TO DO ::
The material below contains a line with "Write part 2 of" and a line with "group, start.outputs[:len(inputs)], end.inputs[:len(outputs)]". Copy exactly those two lines and all lines between them.
++++ DATA SUPPLIED
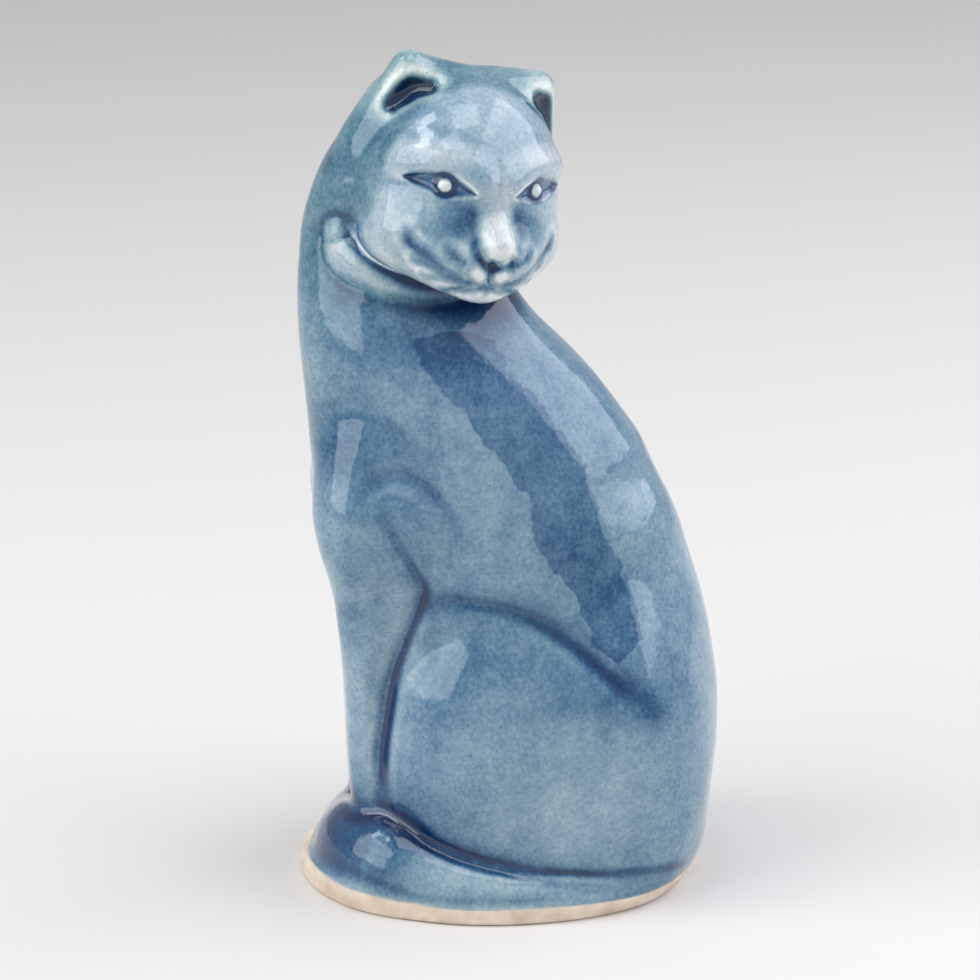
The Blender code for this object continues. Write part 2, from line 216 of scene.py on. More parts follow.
# Creases on the flank, as (y, z) seen square on from the side.
ELBOW_CREASE = ((-24.4, 77.5), (-22.4, 73.5), (-20.0, 68.6), (-17.3, 63.2), (-17.6, 59.5), (-20.2, 52.4),
                (-22.6, 44.6),
                (-23.9, 36.7), (-24.9, 28.7), (-25.1, 20))
SHOULDER_CREASE = ((-29.5, 79.5), (-26.6, 82.4), (-23.9, 84), (-20.3, 84.2), (-15.7, 81.5), (-11.2, 76),
                   (-9.2, 71.5))
THIGH_CREASE = ((-18.6, 57.5), (-16.1, 59.6), (-10.6, 60.6), (-3.3, 59.8), (2.2, 58), (7.7, 55), (13.3, 50.7),
                (17.6, 46.8), (21.4, 43.6), (25.0, 39.6))
# Each crease with its width, its depth and how much of its length fades out at each end.
FLANK_CREASES = ((ELBOW_CREASE, 1.3, .55, .12), (SHOULDER_CREASE, 1.7, .38, .3), (THIGH_CREASE, 2.0, .85, .3))
# The roll of the throat under the jaw, on the near side.
THROAT = ((5.4, -31.0, 126.6, 2.2), (5.6, -30.2, 125.0, 3.2), (6.6, -28.8, 122.8, 3.8),
          (8.0, -26.2, 120.8, 4.1),
          (9.2, -22.0, 119.0, 4.2), (9.6, -17.6, 118.0, 4.0), (9.0, -12.6, 118.0, 3.6))


def torso_field(p):
    return section_field(p, TORSO)


def haunch_field(p):
    return ellipsoid(mirrored(p), HAUNCH_CENTRE, HAUNCH_RADII)


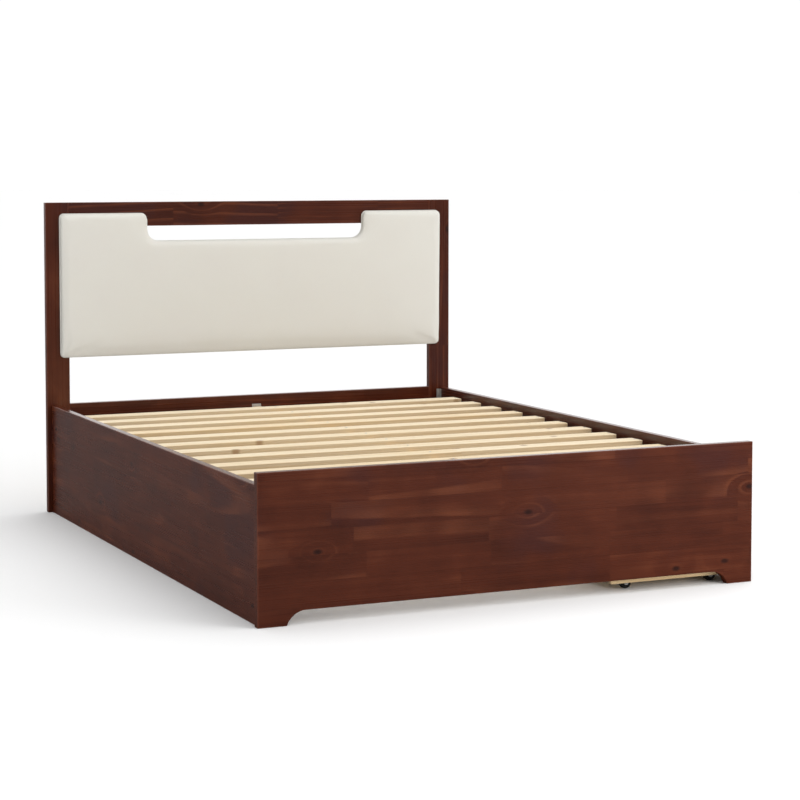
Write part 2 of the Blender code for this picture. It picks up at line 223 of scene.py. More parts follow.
def new_group(name, inputs, outputs):
    """A new node group: its tree, the sockets that carry its inputs, and those of its outputs.
    A socket is a number unless the table of kinds has its label."""
    group = bpy.data.node_groups.new(name, "ShaderNodeTree")
    for way, labels in (("INPUT", inputs), ("OUTPUT", outputs)):
        for label in labels:
            kind = SOCKET_KINDS.get(label, "Float")
            group.interface.new_socket(label, in_out=way, socket_type="NodeSocket" + kind)
    start = group.nodes.new("NodeGroupInput")
    end = group.nodes.new("NodeGroupOutput")
    return group, start.outputs[:len(inputs)], end.inputs[:len(outputs)]


def grain_group():
    """Wood grain inside a board. Each stave is a cell of rows and lengths with random numbers
    of its own. Growth rings are circles round a pith line that runs beside the stave at a
    slight slope, so their radius repeats as arches on a flat-sawn face. Knots push rings away."""
    inputs = ("Along", "Across", "Depth", "Seed", "Stave Height", "Stave Length")
    outputs = ("Tone", "Rings", "Fibre", "Streak", "Knot", "Glue")
    group, carried, results = new_group("wood_grain", inputs, outputs)
    along, across, depth, seed, height, length = carried
    rows = calc(group, "ADD", calc(group, "DIVIDE", across, height), seed)
    row = calc(group, "FLOOR", rows)
    row_seed = calc(group, "ADD", row, seed)
    row_luck = put(group, "TexWhiteNoise", None, row_seed, noise_dimensions="1D").outputs[0]
    cut = calc(group, "MULTIPLY", length, calc(group, "MULTIPLY_ADD", row_luck, 0.6, 0.7))
    lengths = calc(group, "ADD", calc(group, "DIVIDE", along, cut), calc(group, "MULTIPLY", row_luck, 9.0))
    cell = put(group, "CombineXYZ", row, calc(group, "FLOOR", lengths), seed).outputs[0]
    luck = put(group, "TexWhiteNoise", cell, noise_dimensions="3D")
    tone = luck.outputs[0]
    luck_1, luck_2, luck_3 = put(group, "SeparateColor", luck.outputs[1]).outputs[:3]
    row_part = calc(group, "FRACT", rows)
    length_part = calc(group, "FRACT", lengths)
    row_side = calc(group, "MINIMUM", row_part, calc(group, "SUBTRACT", 1.0, row_part))
    row_edge = calc(group, "MULTIPLY", row_side, height)
    end_side = calc(group, "MINIMUM", length_part, calc(group, "SUBTRACT", 1.0, length_part))
    end_edge = calc(group, "MULTIPLY", end_side, cut)
    glue = remap(group, calc(group, "MINIMUM", row_edge, end_edge), 0.0003, 0.0016, 1.0, 0.0)
    knot_along = calc(group, "MULTIPLY_ADD", along, 3.0, seed)
    knot_across = calc(group, "SUBTRACT", calc(group, "MULTIPLY", across, 5.6), seed)
    knot_point = put(group, "CombineXYZ", knot_along, knot_across)
    knots = put(group, "TexVoronoi", knot_point.outputs[0], None, 1.0, voronoi_dimensions="2D")
    knot_luck = put(group, "SeparateColor", knots.outputs["Color"]).outputs[0]
    near_knot = calc(group, "GREATER_THAN", knot_luck, 0.45)
    to_knot = knots.outputs["Distance"]
    knot = calc(group, "MULTIPLY", remap(group, to_knot, 0.016, 0.060, 1.0, 0.0), near_knot)
    swell = calc(group, "MULTIPLY", remap(group, to_knot, 0.0, 0.30, 0.009, 0.0), near_knot)
    warp_along = calc(group, "MULTIPLY", along, 2.1)
    warp_point = put(group, "CombineXYZ", warp_along, calc(group, "MULTIPLY", across, 7.0), tone)
    warp = calc(group, "MULTIPLY_ADD", clouds(group, warp_point.outputs[0], 1.0, 2.0), 0.020, -0.010)
    pith_side = calc(group, "MULTIPLY_ADD", luck_1, 0.16, -0.08)
    beside = calc(group, "MULTIPLY", calc(group, "SUBTRACT", row_part, 0.5), height)
    beside = calc(group, "ADD", beside, pith_side)
    slope = calc(group, "MULTIPLY_ADD", luck_3, 0.016, -0.008)
    stave_along = calc(group, "MULTIPLY", length_part, cut)
    below = calc(group, "MULTIPLY_ADD", stave_along, slope, calc(group, "ADD", depth, 0.05))
    below = calc(group, "MULTIPLY_ADD", luck_2, 0.03, below)
    beside_square = calc(group, "POWER", calc(group, "ABSOLUTE", calc(group, "ADD", beside, warp)), 2.0)
    below_square = calc(group, "POWER", calc(group, "ABSOLUTE", below), 2.0)
    radius = calc(group, "ADD", calc(group, "SQRT", calc(group, "ADD", beside_square, below_square)), swell)
    ring_width = calc(group, "MULTIPLY_ADD", luck_2, 0.0035, 0.0040)
    ring = calc(group, "FRACT", calc(group, "DIVIDE", radius, ring_width))
    rings = calc(group, "MULTIPLY", remap(group, ring, 0.60, 0.88), remap(group, ring, 0.92, 1.0, 1.0, 0.0))
    fibre_point = put(group, "CombineXYZ", calc(group, "MULTIPLY", along, 1.6),
                      calc(group, "MULTIPLY", across, 420.0), calc(group, "MULTIPLY", depth, 420.0))
    fibre = clouds(group, fibre_point.outputs[0], 1.0, 3.0, 0.6)
    streak_along = calc(group, "MULTIPLY_ADD", along, 2.2, calc(group, "MULTIPLY", tone, 30.0))
    streak_across = calc(group, "MULTIPLY", calc(group, "ADD", across, warp), 55.0)
    streak_depth = calc(group, "MULTIPLY", depth, 55.0)
    streak_point = put(group, "CombineXYZ", streak_along, streak_across, streak_depth)
    streak = clouds(group, streak_point.outputs[0], 1.0, 3.0, 0.55)
    for socket, value in zip(results, (tone, rings, fibre, streak, knot, glue)):
        group.links.new(value, socket)
    return group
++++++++
TASK RESULT ::
Write part 2 of the Blender code for this picture. It picks up at line 223 of scene.py. More parts follow.
def new_group(name, inputs, outputs):
    """A new node group: its tree, the sockets that carry its inputs, and those of its outputs.
    A socket is a number unless the table of kinds has its label."""
    group = bpy.data.node_groups.new(name, "ShaderNodeTree")
    for way, labels in (("INPUT", inputs), ("OUTPUT", outputs)):
        for label in labels:
            kind = SOCKET_KINDS.get(label, "Float")
            group.interface.new_socket(label, in_out=way, socket_type="NodeSocket" + kind)
    start = group.nodes.new("NodeGroupInput")
    end = group.nodes.new("NodeGroupOutput")
    return group, start.outputs[:len(inputs)], end.inputs[:len(outputs)]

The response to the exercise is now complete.